Quote Originally Posted by Mike T View Post
I agree that if someone dies under a bus 3 months after a positive test it is nonsense to call it a Covid death - but equally it is nonsense to say it is not a Covid death when someone dies due to Covid pneumonia 29 days after a positive test. And those excess deaths - it is generally agreed that many will be due to Covid - and even a delay in diagnosis/treatment of cancer resulting in death is indirectly due to Covid. As to the 250,000, we are according to some a quarter of the way there and it has only just started. I do not want this figure to be reached just because I predicted it! Only a vaccine will solve this. The sooner the better, obviously.
So if you agree that if someone dies under a bus 3 months after a positive test it is nonsense to call it a Covid death, why do you think these figures should continue to be published?

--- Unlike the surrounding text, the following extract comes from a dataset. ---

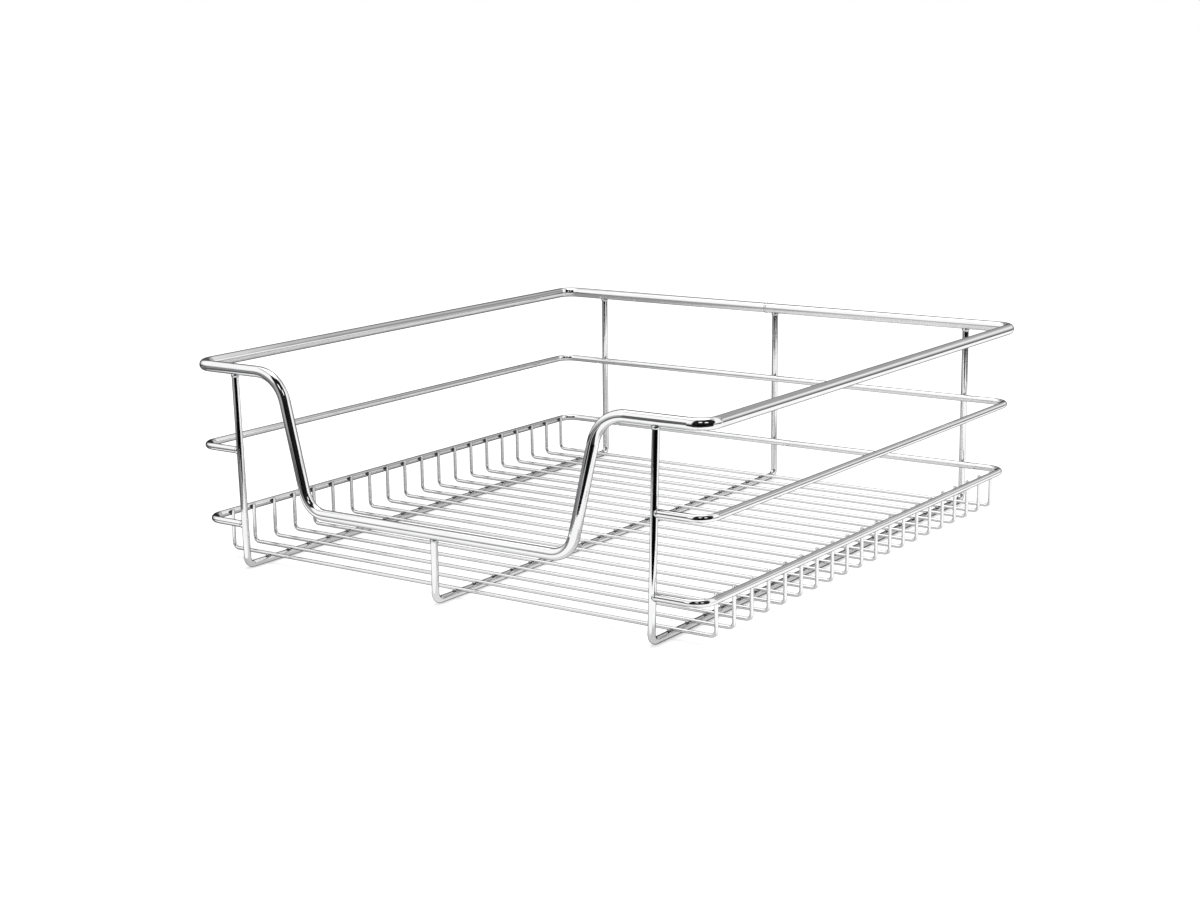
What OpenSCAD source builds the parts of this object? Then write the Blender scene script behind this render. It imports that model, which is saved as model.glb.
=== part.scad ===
// Pull-out cabinet basket: a welded basket of chrome-plated steel rod and wire.
// The basket stands on z = 0, the pull-out direction is -Y and X runs across the cabinet.

/* [Basket] */
// Overall width, over the rim
basket_w = 430; // [360:5:560]
// Overall depth, front to back, over the rim
basket_d = 460; // [360:5:560]
// Overall height, from the foot runs to the top of the rim
basket_h = 147.5; // [135:0.5:220]

/* [Rods] */
// Diameter of the rim rod
rim_rod_d = 8; // [6:0.5:10]
// Diameter of the two side rails
rail_rod_d = 5; // [4:0.5:6]
// Diameter of the three U-shaped frames
frame_rod_d = 5; // [4:0.5:6]
// Diameter of the floor wires
floor_wire_d = 2.5; // [2:0.1:4]

/* [Top rim] */
// Bend radius at the four corners, to the middle of the rod
rim_corner_r = 12; // [10:1:20]
// How far the low front run lies below the rim
dip_drop = 95; // [60:1:105]
// How far each front run at rim level reaches in from the middle of the side run
rim_front_run = 58; // [52:1:70]
// How far each slanted leg of the dip travels sideways, its two bends included
dip_leg_run = 57; // [48:1:90]
// Bend radius where the rim turns down into the dip
shoulder_r = 25; // [15:1:30]
// Bend radius where a slanted leg turns into the low front run
dip_r = 18; // [12:1:25]

/* [Side rails] */
// Height of the mid rail, to the middle of the rod
mid_rail_z = 85.5; // [60:0.5:110]
// How far the mid rail lies inside the middle of the rim rod, at each side
mid_rail_inset = 0; // [0:0.5:6]
// Height of the lower rail, to the middle of the rod
lower_rail_z = 32; // [24:0.5:50]
// How far the lower rail lies inside the middle of the rim rod, at each side
lower_rail_inset = 2.5; // [0:0.5:8]
// Bend radius at the corners of both rails
rail_corner_r = 12; // [8:1:20]

/* [Frames] */
// How far the foot runs of the outer frames lie inside the middle of the rim's side runs
frame_inset = 40; // [33:1:48]
// How far the front uprights of the outer frames lean outward on their way up to the rim
frame_splay = 4; // [0.5:0.5:8]
// Bend radius between an upright and its foot run
frame_bend_r = 5.5; // [4:0.5:12]

/* [Floor] */
// Number of floor wires
floor_wire_count = 20; // [10:1:30]
// Bend radius where a floor wire turns up
floor_bend_r = 4; // [2.5:0.5:8]
// How far the wire ends stand above the middle of the lower rail
floor_wire_tip = 2; // [0:0.1:4]

/* [Hidden] */
$fn = 48;

// Middle of the rim rod, on which the rest of the basket is set out
rim_x = (basket_w - rim_rod_d) / 2;
rim_y = (basket_d - rim_rod_d) / 2;
rim_z = basket_h - rim_rod_d / 2;
dip_z = rim_z - dip_drop;

// Where the outer frames stand, and the heights at which the frames stand and end
outer_frame_x = rim_x - frame_inset;
foot_z = frame_rod_d / 2;
rim_underside_z = rim_z - rim_rod_d / 2;
dip_underside_z = dip_z - rim_rod_d / 2;

// The rails run along the inner side of the back uprights
rail_back_y = rim_y - (frame_rod_d + rail_rod_d) / 2;

// The floor wires lie across the foot runs and end on the inner side of the lower rail
floor_wire_z = frame_rod_d + floor_wire_d / 2;
floor_wire_x = rim_x - lower_rail_inset - (rail_rod_d + floor_wire_d) / 2;
floor_wire_top_z = lower_rail_z + floor_wire_tip;
floor_pitch = 2 * rim_y / (floor_wire_count + 1);

// Steepness of the dip's legs: the line that touches both bends, from below one to above the other
dip_bend_dz = dip_drop - dip_r - shoulder_r;
dip_turn = atan2(dip_bend_dz, dip_leg_run)
    + asin((dip_r + shoulder_r) / norm([dip_leg_run, dip_bend_dz]));

// A slanted straight is this much thinner than its neighbours and reaches this far into them,
// so that the joint is a clean overlap
slant_step = 0.01;
slant_reach = 0.1;

// Outward lean of the outer front uprights, which turn about the middle of their foot runs.
// Its cosine is kept to six decimals, so that a leaning bend meets its foot run exactly
lean_cos = round(1e6 * cos(atan(frame_splay / (rim_underside_z - foot_z)))) / 1e6;
lean_angle = acos(lean_cos);
lean_slope = tan(lean_angle);

function two_digits(i) = str(i < 10 ? "0" : "", i);
function floor_wire_name(i) = str("floor_wire_", two_digits(i));
FLOOR_WIRES = [for (i = [1 : floor_wire_count]) floor_wire_name(i)];

// ---- Bent rods ----

function unit(v) = v / norm(v);

function is_slanted(along) = max([for (c = along) abs(c)]) < 0.99999;

// Angle by which a rod turns at corner b on its way from a to c
function turn_angle(a, b, c) = acos(unit(b - a) * unit(c - b));

// Distance from corner b to the point where its bend of radius r begins
function setback(a, b, c, r) = r * tan(turn_angle(a, b, c) / 2);

// Places children with their x and z axes along the given unit vectors
module place(origin, x_axis, z_axis) {
    y_axis = cross(z_axis, x_axis);
    multmatrix([for (k = [0 : 2]) [x_axis[k], y_axis[k], z_axis[k], origin[k]]])
        children();
}

// Straight round rod from a to b
module straight_rod(a, b, d) {
    along = unit(b - a);
    across = unit(cross(abs(along[2]) < 0.9 ? [0, 0, 1] : [0, 1, 0], along));
    place(a, across, along)
        cylinder(d = d, h = norm(b - a));
}

// Straight part of a rod between its bends at a and b, set out from a bend and not from a free end
module rod_straight(a, b, d, is_free_end) {
    along = unit(b - a);
    if (is_slanted(along))
        straight_rod(a - along * slant_reach, b + along * slant_reach, d - slant_step);
    else if (is_free_end)
        straight_rod(b, a, d);
    else
        straight_rod(a, b, d);
}

// Bend of radius r at corner b, for a round rod that comes from a and goes to c
module rod_bend(a, b, c, d, r) {
    // Set out from a straight that is parallel to an axis
    is_reversed = is_slanted(unit(b - a));
    from = is_reversed ? c : a;
    to = is_reversed ? a : c;
    along = unit(b - from);
    axis = unit(cross(b - from, to - b));
    start = b - along * setback(from, b, to, r);
    place(start + cross(axis, along) * r, cross(along, axis), axis)
        rotate_extrude(angle = turn_angle(from, b, to))
            translate([r, 0])
                circle(d = d);
}

function before(points, i) = points[(i + len(points) - 1) % len(points)];
function after(points, i) = points[(i + 1) % len(points)];

// Round rod of diameter d through all points, with one bend radius for each point it bends at:
// every point of a closed rod, all but the two ends of an open one
module bent_rod(points, d, bends, closed = false) {
    last = len(points) - 1;
    radii = closed ? bends : concat([0], bends, [0]);
    setbacks = [
        for (i = [0 : last])
            radii[i] == 0 ? 0 : setback(before(points, i), points[i], after(points, i), radii[i])
    ];
    for (i = [0 : last]) {
        if (radii[i] > 0)
            rod_bend(before(points, i), points[i], after(points, i), d, radii[i]);
        if (closed || i < last) {
            along = unit(after(points, i) - points[i]);
            a = points[i] + along * setbacks[i];
            b = after(points, i) - along * after(setbacks, i);
            rod_straight(a, b, d, is_free_end = radii[i] == 0);
        }
    }
}

// ---- Pieces ----

// One rod bent to a closed loop, with a dip in the front
module top_rim() {
    shoulder_start_x = rim_x - rim_front_run;
    shoulder_x = shoulder_start_x - shoulder_r * tan(dip_turn / 2);
    dip_corner_x = shoulder_start_x - dip_leg_run + dip_r * tan(dip_turn / 2);
    color("silver")
        bent_rod([
            [-rim_x, rim_y, rim_z],
            [-rim_x, -rim_y, rim_z],
            [-shoulder_x, -rim_y, rim_z],
            [-dip_corner_x, -rim_y, dip_z],
            [dip_corner_x, -rim_y, dip_z],
            [shoulder_x, -rim_y, rim_z],
            [rim_x, -rim_y, rim_z],
            [rim_x, rim_y, rim_z]
        ], rim_rod_d, [
            rim_corner_r, rim_corner_r, shoulder_r, dip_r,
            dip_r, shoulder_r, rim_corner_r, rim_corner_r
        ], closed = true);
}

// Sideways place of the middle of a leaning front upright at height z
function upright_x(z) = outer_frame_x + lean_slope * (z - foot_z);

// Rail round the sides and back at height z, with both ends on the leaning front uprights
module rail(z, inset) {
    side_x = rim_x - inset;
    end_x = upright_x(z + rail_rod_d / 2) + frame_rod_d / 2 / cos(lean_angle);
    color("silver")
        bent_rod([
            [-end_x, -rim_y, z],
            [-side_x, -rim_y, z],
            [-side_x, rail_back_y, z],
            [side_x, rail_back_y, z],
            [side_x, -rim_y, z],
            [end_x, -rim_y, z]
        ], rail_rod_d, [rail_corner_r, rail_corner_r, rail_corner_r, rail_corner_r]);
}

module mid_rail() rail(mid_rail_z, mid_rail_inset);

module lower_rail() rail(lower_rail_z, lower_rail_inset);

// U-shaped frame under the middle of the basket, from the low front run to the back of the rim
module frame_centre() {
    color("silver")
        bent_rod([
            [0, -rim_y, dip_underside_z],
            [0, -rim_y, foot_z],
            [0, rim_y, foot_z],
            [0, rim_y, rim_underside_z]
        ], frame_rod_d, [frame_bend_r, frame_bend_r]);
}

// U-shaped frame near one side: the front bend and upright lean outward as one
module outer_frame(side) {
    foot_front_y = -rim_y + frame_bend_r;
    // The high edge of the square-cut end meets the rim
    front_length = (rim_underside_z - foot_z) / cos(lean_angle) - frame_rod_d / 2 * lean_slope;
    color("silver") {
        translate([side * outer_frame_x, 0, 0])
            bent_rod([
                [0, foot_front_y, foot_z],
                [0, rim_y, foot_z],
                [0, rim_y, rim_underside_z]
            ], frame_rod_d, [frame_bend_r]);
        translate([side * outer_frame_x, 0, foot_z])
            rotate([0, side * lean_angle, 0]) {
                rod_bend([0, foot_front_y, 0], [0, -rim_y, 0], [0, -rim_y, frame_bend_r],
                    frame_rod_d, frame_bend_r);
                straight_rod([0, -rim_y, frame_bend_r], [0, -rim_y, front_length], frame_rod_d);
            }
    }
}

module frame_left() outer_frame(-1);

module frame_right() outer_frame(1);

// One floor wire, counted from the front, with both ends turned up onto the lower rail
module floor_wire(i) {
    y = -rim_y + i * floor_pitch;
    color("gainsboro")
        bent_rod([
            [-floor_wire_x, y, floor_wire_top_z],
            [-floor_wire_x, y, floor_wire_z],
            [floor_wire_x, y, floor_wire_z],
            [floor_wire_x, y, floor_wire_top_z]
        ], floor_wire_d, [floor_bend_r, floor_bend_r]);
}

top_rim();
mid_rail();
lower_rail();
frame_left();
frame_centre();
frame_right();
for (i = [1 : floor_wire_count])
    floor_wire(i);
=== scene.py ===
import math

import bmesh
import bpy
from mathutils import Matrix, Vector, noise


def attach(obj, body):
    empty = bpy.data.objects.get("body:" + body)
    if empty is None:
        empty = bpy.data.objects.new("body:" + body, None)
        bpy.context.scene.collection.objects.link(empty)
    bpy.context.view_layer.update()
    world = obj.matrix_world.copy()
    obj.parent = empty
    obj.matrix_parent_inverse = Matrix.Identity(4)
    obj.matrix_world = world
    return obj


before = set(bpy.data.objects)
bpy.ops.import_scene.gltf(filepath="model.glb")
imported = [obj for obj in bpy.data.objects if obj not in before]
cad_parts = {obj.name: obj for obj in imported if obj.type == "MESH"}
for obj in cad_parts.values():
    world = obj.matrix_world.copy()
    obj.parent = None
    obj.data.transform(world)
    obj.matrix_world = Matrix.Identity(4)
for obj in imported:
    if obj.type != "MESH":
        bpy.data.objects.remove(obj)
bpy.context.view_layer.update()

MM = 0.001
scene = bpy.context.scene

# ---- The basket's sizes, in mm, as in the CAD ----

RIM_Y, RIM_Z, RIM_R = 226, 143.5, 4
LOW_RUN_Z = 48.5
MID_RAIL_Z, LOWER_RAIL_Z, RAIL_R = 85.5, 32, 2.5
RAIL_BACK_Y = 221
FRAME_X, FRAME_R, FOOT_Z = 171, 2.5, 2.5
LEAN = 4 / 137
WIRE_COUNT, WIRE_R, WIRE_Z = 20, 1.25, 6.25
WIRE_END_X, WIRE_TOP_Z = 204.75, 34
WIRE_PITCH = 2 * RIM_Y / (WIRE_COUNT + 1)
WIRE_YS = [-RIM_Y + i * WIRE_PITCH for i in range(1, WIRE_COUNT + 1)]


def upright_x(z):
    """Middle of a leaning front upright at height z."""
    return FRAME_X + LEAN * (z - FOOT_Z)


# ---- Node trees ----


class Tree:
    """The node tree of a material or world, filled by its methods.

    A value is a number, a colour or another node's output."""

    def __init__(self, owner):
        owner.use_nodes = True
        self.nodes = owner.node_tree.nodes
        self.links = owner.node_tree.links
        self.nodes.clear()

    def add(self, kind, inputs=None, **settings):
        """A new node with these inputs, by name or number, and settings."""
        node = self.nodes.new(kind)
        for name, setting in settings.items():
            setattr(node, name, setting)
        for name, value in (inputs or {}).items():
            if isinstance(value, bpy.types.NodeSocket):
                self.links.new(value, node.inputs[name])
            else:
                node.inputs[name].default_value = value
        return node

    def calc(self, operation, *values):
        """One step of arithmetic."""
        return self.add("ShaderNodeMath", dict(enumerate(values)), operation=operation).outputs["Value"]

    def span(self, value, low, high, to_low, to_high, curve="LINEAR"):
        """A value from low to high, taken to the range from to_low to to_high."""
        ends = {"Value": value, "From Min": low, "From Max": high, "To Min": to_low, "To Max": to_high}
        return self.add("ShaderNodeMapRange", ends, interpolation_type=curve).outputs["Result"]

    def step(self, value, low, high, to_low, to_high):
        """Smooth step of a value, from to_low below low to to_high above high."""
        return self.span(value, low, high, to_low, to_high, curve="SMOOTHSTEP")

    def within(self, value, low, high, soft):
        """1 where the value lies between low and high, with soft edges."""
        above = self.step(value, low - soft, low + soft, 0, 1)
        return self.calc("MULTIPLY", above, self.step(value, high - soft, high + soft, 1, 0))

    def blend(self, share, below, above):
        """From below, where the share is 0, to above, where it is 1."""
        return self.calc("MULTIPLY_ADD", share, self.calc("SUBTRACT", above, below), below)

    def ramp(self, value, stops):
        """Colour along a value from 0 to 1, given by stops (value, colour)."""
        node = self.add("ShaderNodeValToRGB", {"Fac": value})
        elements = node.color_ramp.elements
        for place, colour in stops[1:-1]:
            elements.new(place)
        for element, (place, colour) in zip(elements, stops):
            element.position = place
            element.color = (*colour, 1)
        return node.outputs["Color"]

    def profile(self, value, stops):
        """Brightness along a value, given by stops (value, brightness)."""
        start, end = stops[0][0], stops[-1][0]
        greys = [((place - start) / (end - start), (grey, grey, grey)) for place, grey in stops]
        return self.ramp(self.span(value, start, end, 0, 1), greys)

    def noise(self, place, scale, detail):
        """Cloudy noise from 0 to 1."""
        inputs = {"Vector": place, "Scale": scale, "Detail": detail}
        return self.add("ShaderNodeTexNoise", inputs).outputs["Fac"]

    def axes(self, vector):
        """A vector's X, Y and Z."""
        node = self.add("ShaderNodeSeparateXYZ", {"Vector": vector})
        return [node.outputs[axis] for axis in "XYZ"]


def new_material(name):
    material = bpy.data.materials.new(name)
    return material, Tree(material)


# ---- Chrome ----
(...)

It is true that some people who die of Covid do so more than 28 days after contracting the virus but it is a small minority - 12% according to analysis done by PHE. So as I said the other day if the daily reported figure is say 9, the true figure might be 10. The old method could well say 100 and this discrepancy would get much larger over time. Also don't forget there will be a small number of people reported as having died of Covid within 28 days who died of something else, so still a possibility of over count.

As for the excess deaths over and above the reported Covid figures, I do not think the general agreement is that this is due to Covid. Both Sage and The Universities of Sheffield and Loughborough have said it was down to the non-treatment of other conditions due to lack of access. You may put that down to Covid, I put it down to a choice that was made. Even now, these services are still not back to the levels they should be despite most hospitals not having a single case of Covid in them.